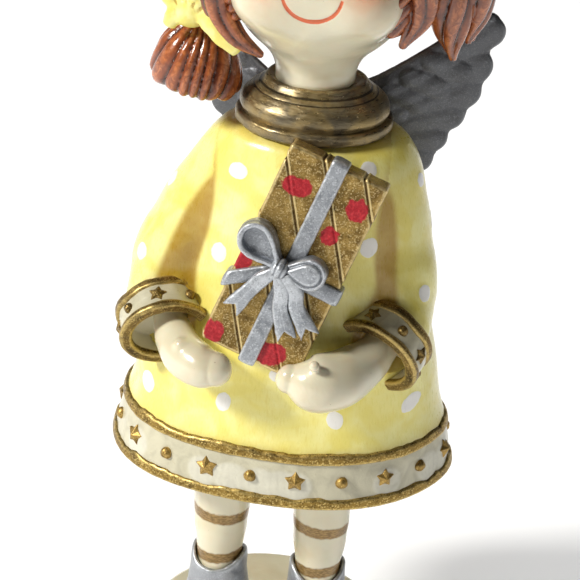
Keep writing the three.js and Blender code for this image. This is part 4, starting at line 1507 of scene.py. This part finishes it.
def crest_of(locks, p):
    """Height of the crests on whichever lock each point belongs to."""
    reach = np.stack([lock.field(p) for lock in locks])
    crests = np.stack([lock.crest(p) for lock in locks])
    return np.take_along_axis(crests, reach.argmin(0)[None], 0)[0]


BULB = Strand(
    [(-22.6, -2, 167), (-22.8, -2, 163), (-23.4, -2.4, 158.4), (-23.6, -2.8, 153), (-23.4, -3, 147)],
    [(3, 3), (5.8, 6), (8.8, 8.4), (10.3, 9.4), (9.8, 9)],
)
BULB_END = np.array([-24, -3, 150.6])
BULB_RIDGES = 17


def bulb_crest(p):
    t, angle = BULB.around(p)
    return ridges(angle + 0.16 * np.sin(3 * angle + 1) + 0.5 * t * t, BULB_RIDGES)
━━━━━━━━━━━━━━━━
**TASK OBJECTIVE:**
Extract each line of the listing above, copying it word for word.

**TASK ANSWER:**
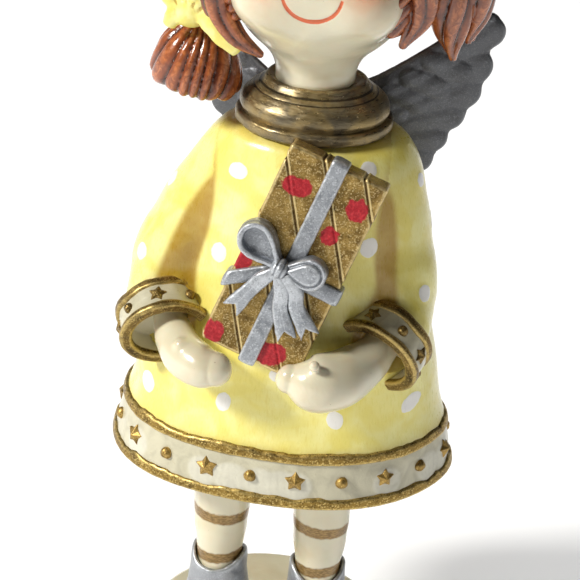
Keep writing the three.js and Blender code for this image. This is part 4, starting at line 1507 of scene.py. This part finishes it.
def crest_of(locks, p):
    """Height of the crests on whichever lock each point belongs to."""
    reach = np.stack([lock.field(p) for lock in locks])
    crests = np.stack([lock.crest(p) for lock in locks])
    return np.take_along_axis(crests, reach.argmin(0)[None], 0)[0]


BULB = Strand(
    [(-22.6, -2, 167), (-22.8, -2, 163), (-23.4, -2.4, 158.4), (-23.6, -2.8, 153), (-23.4, -3, 147)],
    [(3, 3), (5.8, 6), (8.8, 8.4), (10.3, 9.4), (9.8, 9)],
)
BULB_END = np.array([-24, -3, 150.6])
BULB_RIDGES = 17


def bulb_crest(p):
    t, angle = BULB.around(p)
    return ridges(angle + 0.16 * np.sin(3 * angle + 1) + 0.5 * t * t, BULB_RIDGES)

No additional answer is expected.